よく「手に職をつける」ということを言われる。つまり専門性を持つということだ。いまの社会では、自分専門の分野を持つことは、生計を立てられるようになる。けれどそれは、あるべき社会の姿なのか?今日はそれを考えてみたい。



たとえば衣服について考える。我々は新しい服が必要になった場合には、衣料品店で「買う」ことがほとんどだ。けれど、これは当たり前のことではない。昭和の時代ぐらいまでは、洋服を自ら「作る」文化は残っていた。

衣類の大量生産が可能になるにつれて、人々は洋服を作る能力を失っていった。言い換えれば、洋服作りは「産業化」された。
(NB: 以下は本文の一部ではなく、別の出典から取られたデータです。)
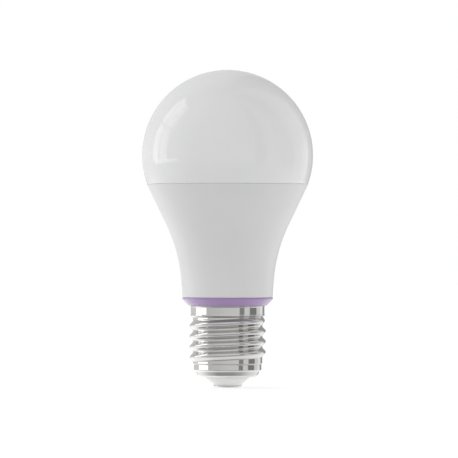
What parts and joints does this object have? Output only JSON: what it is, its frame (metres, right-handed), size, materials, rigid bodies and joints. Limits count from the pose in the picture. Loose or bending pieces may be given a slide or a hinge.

その結果どうなったか?

産業化によって、人々に必要な量を上回る洋服が生産されるようになった。企業間の競争は激化し、1円でもコストの低い製品を、1円でも高く販売することが目指されるようになった。また余った商品は破棄されるようになり、販売される商品の中には当然廃棄コストも含まれるようになった。その結果、服それ自体は、どんどん安っぽいものになっていった。(※)

そして人々は、その貧しくなった選択肢の中からしか、洋服を選べなくなった。凝ったデザインの製品は採算がとれない。ありきたりな服装を組み合わせることしかできなくなる。その結果、パターン化したファッションが街には拡散するようになった。

ここで、人々の側から経過を整理しなおしてみる。人々は洋服を作る能力を失い、代金を稼ぐため労働をしなくてはならなくなった。そして、斬新でオシャレな服を着られなくなっていった。つまり、産業化によって、モノを創造する「能力」も、「モノ自体」も失ったということになる。



何かを専門家に任せるということは、その分野における創造性を失うということだ。そして、そのモノ自体も失うことに繋がる。逆に、何かの専門性で食っていくという行為は、その分野における搾取によって成立している。それは社会の創造性を食い潰す行為でもある。この形式の搾取によって形成されたのが、既得権益まみれのこの国の社会なのだと思う。果たして、そんな社会は健全なのだろうか。


(※)余談だが、古着屋さんで昔のTシャツに触ると、その肉厚さに驚くことがある。いまのTシャツより、昔の製品のほうが丈夫だというのは、共感してもらえるだろう。